GIVEN REQUEST:
Set down the lines from the one containing "back_panel()" to the one containing "obj.data.transform(world)", both lines included, exactly as they stand and with no other lines.

DATASET EXTRACT:
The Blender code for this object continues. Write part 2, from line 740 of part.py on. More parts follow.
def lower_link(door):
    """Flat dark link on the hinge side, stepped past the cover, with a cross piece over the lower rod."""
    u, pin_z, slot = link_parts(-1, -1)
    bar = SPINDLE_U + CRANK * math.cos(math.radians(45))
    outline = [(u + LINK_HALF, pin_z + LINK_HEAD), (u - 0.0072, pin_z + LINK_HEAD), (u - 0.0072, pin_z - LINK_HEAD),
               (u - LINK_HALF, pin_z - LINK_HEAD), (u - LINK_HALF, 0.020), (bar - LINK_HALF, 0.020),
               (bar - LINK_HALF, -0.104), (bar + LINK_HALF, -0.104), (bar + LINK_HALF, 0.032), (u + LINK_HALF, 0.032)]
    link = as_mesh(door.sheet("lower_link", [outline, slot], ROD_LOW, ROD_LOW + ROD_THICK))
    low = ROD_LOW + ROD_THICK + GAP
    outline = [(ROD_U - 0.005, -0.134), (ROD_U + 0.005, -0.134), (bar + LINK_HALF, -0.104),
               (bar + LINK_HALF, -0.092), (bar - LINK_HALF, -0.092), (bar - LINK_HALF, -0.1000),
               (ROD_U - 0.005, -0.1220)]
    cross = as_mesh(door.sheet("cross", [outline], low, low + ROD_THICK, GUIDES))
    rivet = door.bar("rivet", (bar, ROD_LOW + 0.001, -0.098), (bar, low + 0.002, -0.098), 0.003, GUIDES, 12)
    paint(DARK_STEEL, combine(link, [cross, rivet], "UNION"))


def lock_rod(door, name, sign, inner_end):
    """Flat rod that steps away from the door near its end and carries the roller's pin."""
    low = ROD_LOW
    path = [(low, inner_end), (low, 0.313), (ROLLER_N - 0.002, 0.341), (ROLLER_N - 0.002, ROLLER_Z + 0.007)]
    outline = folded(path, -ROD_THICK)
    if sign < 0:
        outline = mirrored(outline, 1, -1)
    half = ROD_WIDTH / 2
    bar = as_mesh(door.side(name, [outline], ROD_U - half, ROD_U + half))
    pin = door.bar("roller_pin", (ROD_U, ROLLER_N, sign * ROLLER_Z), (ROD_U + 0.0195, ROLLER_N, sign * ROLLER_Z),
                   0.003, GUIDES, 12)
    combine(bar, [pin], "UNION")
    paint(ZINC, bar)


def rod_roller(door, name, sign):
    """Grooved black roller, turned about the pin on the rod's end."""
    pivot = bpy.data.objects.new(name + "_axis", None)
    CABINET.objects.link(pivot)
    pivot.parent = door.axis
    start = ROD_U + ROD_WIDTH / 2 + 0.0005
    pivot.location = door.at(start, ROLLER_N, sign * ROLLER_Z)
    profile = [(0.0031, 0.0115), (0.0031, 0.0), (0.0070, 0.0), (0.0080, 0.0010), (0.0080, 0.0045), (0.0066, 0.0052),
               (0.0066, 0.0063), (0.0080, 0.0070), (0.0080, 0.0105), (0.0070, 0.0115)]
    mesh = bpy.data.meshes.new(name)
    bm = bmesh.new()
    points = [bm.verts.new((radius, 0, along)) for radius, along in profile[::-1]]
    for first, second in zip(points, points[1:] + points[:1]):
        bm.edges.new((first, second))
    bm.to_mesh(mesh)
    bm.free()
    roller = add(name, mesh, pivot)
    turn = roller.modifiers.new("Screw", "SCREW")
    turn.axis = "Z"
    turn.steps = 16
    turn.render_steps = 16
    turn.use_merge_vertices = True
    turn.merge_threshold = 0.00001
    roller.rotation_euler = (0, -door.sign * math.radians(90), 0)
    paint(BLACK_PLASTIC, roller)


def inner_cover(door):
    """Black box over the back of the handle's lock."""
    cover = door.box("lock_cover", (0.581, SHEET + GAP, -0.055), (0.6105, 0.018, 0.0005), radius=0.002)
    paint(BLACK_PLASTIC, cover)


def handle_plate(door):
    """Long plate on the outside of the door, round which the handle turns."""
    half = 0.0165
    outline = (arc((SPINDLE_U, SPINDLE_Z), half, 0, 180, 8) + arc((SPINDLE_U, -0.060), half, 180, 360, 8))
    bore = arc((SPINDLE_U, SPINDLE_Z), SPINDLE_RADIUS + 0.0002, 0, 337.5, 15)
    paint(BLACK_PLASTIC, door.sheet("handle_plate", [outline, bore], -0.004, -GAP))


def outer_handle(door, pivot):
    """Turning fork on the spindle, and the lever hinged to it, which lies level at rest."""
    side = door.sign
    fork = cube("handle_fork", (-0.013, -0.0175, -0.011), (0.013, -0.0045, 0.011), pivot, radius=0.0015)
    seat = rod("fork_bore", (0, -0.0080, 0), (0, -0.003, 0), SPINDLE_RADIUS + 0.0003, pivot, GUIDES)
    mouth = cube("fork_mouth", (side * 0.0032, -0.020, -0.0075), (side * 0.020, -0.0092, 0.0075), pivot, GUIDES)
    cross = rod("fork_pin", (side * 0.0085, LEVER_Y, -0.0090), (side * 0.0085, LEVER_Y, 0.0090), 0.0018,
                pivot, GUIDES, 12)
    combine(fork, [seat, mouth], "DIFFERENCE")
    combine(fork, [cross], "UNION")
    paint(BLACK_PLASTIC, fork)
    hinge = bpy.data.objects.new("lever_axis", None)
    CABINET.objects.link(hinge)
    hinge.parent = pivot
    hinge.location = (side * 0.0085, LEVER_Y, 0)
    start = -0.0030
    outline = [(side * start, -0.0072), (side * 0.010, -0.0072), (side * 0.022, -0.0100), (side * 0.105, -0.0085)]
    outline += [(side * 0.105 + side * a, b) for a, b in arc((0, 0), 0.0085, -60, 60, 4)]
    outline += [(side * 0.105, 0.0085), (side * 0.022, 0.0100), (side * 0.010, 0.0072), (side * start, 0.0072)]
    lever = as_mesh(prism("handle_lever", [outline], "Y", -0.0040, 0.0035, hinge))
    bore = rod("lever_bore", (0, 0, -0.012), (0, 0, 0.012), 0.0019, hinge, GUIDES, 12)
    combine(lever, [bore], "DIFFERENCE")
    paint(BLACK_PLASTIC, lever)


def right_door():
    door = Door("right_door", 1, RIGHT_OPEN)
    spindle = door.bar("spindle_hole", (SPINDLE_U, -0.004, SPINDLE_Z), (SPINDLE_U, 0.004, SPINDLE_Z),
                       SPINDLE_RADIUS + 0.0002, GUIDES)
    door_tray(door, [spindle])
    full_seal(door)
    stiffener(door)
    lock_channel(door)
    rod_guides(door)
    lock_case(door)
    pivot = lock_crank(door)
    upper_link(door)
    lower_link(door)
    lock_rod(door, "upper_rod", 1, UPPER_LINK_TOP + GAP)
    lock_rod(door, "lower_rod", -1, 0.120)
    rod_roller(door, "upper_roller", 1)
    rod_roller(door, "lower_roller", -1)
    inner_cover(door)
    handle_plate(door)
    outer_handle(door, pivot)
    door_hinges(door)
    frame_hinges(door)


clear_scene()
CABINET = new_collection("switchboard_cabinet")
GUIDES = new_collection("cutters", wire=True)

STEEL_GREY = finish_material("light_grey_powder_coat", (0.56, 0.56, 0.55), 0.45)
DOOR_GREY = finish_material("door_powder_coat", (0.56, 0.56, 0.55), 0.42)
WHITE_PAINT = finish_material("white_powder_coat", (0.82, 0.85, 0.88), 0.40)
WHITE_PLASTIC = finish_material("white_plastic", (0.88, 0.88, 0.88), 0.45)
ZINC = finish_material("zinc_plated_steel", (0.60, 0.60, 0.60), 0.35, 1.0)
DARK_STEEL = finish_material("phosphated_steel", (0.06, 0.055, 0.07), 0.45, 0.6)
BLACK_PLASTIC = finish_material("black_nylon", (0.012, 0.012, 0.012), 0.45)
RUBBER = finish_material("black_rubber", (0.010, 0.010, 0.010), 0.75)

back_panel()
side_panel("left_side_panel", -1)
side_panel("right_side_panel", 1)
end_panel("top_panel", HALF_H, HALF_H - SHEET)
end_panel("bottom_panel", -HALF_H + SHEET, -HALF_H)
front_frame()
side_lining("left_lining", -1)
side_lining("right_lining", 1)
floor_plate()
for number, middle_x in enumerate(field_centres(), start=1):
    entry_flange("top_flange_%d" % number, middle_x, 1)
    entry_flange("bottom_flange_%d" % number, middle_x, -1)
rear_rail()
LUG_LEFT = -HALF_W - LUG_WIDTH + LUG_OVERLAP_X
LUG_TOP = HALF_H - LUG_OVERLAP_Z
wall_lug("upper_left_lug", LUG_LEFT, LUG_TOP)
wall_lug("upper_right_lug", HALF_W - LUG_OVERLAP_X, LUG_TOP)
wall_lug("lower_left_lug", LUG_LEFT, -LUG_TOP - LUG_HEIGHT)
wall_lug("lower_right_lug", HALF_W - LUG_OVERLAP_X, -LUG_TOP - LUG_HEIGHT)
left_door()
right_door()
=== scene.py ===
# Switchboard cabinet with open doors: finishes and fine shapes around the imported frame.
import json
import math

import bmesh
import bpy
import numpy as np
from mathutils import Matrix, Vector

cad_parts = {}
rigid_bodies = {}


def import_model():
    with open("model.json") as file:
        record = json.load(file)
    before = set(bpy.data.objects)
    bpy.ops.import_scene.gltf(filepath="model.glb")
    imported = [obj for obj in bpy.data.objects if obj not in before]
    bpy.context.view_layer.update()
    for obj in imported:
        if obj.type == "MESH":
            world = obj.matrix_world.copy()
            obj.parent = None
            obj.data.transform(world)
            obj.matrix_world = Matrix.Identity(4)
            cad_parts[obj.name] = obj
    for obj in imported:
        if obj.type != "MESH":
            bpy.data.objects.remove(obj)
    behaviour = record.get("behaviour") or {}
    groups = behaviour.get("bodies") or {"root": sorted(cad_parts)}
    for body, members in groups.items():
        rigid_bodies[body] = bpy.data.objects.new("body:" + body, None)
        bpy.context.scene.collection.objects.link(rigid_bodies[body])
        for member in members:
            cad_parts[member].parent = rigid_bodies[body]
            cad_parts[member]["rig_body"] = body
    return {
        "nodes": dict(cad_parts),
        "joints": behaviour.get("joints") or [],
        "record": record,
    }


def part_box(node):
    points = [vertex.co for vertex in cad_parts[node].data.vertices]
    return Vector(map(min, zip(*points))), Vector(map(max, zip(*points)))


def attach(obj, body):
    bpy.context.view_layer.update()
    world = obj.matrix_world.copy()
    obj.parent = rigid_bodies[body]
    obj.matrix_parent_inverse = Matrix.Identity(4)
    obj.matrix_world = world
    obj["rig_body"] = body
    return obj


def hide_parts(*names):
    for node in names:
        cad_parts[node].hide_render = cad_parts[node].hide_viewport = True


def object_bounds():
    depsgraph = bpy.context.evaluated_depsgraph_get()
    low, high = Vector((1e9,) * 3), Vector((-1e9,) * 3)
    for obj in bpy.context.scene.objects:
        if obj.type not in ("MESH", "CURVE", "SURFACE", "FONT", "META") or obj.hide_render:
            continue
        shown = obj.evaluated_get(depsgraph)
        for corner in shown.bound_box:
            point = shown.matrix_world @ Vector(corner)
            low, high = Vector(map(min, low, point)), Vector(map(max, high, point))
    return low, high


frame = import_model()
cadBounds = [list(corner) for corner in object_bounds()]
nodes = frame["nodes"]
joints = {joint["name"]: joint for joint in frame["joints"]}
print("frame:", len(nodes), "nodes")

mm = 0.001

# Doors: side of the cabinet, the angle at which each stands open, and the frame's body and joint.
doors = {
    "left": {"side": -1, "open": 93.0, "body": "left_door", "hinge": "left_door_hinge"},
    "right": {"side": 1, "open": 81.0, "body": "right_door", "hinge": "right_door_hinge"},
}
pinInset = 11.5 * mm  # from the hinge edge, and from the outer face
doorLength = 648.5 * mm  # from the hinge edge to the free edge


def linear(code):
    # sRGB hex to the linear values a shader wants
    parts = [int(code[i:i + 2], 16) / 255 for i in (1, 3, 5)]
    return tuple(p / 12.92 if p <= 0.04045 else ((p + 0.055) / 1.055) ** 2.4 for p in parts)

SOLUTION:
back_panel()
side_panel("left_side_panel", -1)
side_panel("right_side_panel", 1)
end_panel("top_panel", HALF_H, HALF_H - SHEET)
end_panel("bottom_panel", -HALF_H + SHEET, -HALF_H)
front_frame()
side_lining("left_lining", -1)
side_lining("right_lining", 1)
floor_plate()
for number, middle_x in enumerate(field_centres(), start=1):
    entry_flange("top_flange_%d" % number, middle_x, 1)
    entry_flange("bottom_flange_%d" % number, middle_x, -1)
rear_rail()
LUG_LEFT = -HALF_W - LUG_WIDTH + LUG_OVERLAP_X
LUG_TOP = HALF_H - LUG_OVERLAP_Z
wall_lug("upper_left_lug", LUG_LEFT, LUG_TOP)
wall_lug("upper_right_lug", HALF_W - LUG_OVERLAP_X, LUG_TOP)
wall_lug("lower_left_lug", LUG_LEFT, -LUG_TOP - LUG_HEIGHT)
wall_lug("lower_right_lug", HALF_W - LUG_OVERLAP_X, -LUG_TOP - LUG_HEIGHT)
left_door()
right_door()
=== scene.py ===
# Switchboard cabinet with open doors: finishes and fine shapes around the imported frame.
import json
import math

import bmesh
import bpy
import numpy as np
from mathutils import Matrix, Vector

cad_parts = {}
rigid_bodies = {}


def import_model():
    with open("model.json") as file:
        record = json.load(file)
    before = set(bpy.data.objects)
    bpy.ops.import_scene.gltf(filepath="model.glb")
    imported = [obj for obj in bpy.data.objects if obj not in before]
    bpy.context.view_layer.update()
    for obj in imported:
        if obj.type == "MESH":
            world = obj.matrix_world.copy()
            obj.parent = None
            obj.data.transform(world)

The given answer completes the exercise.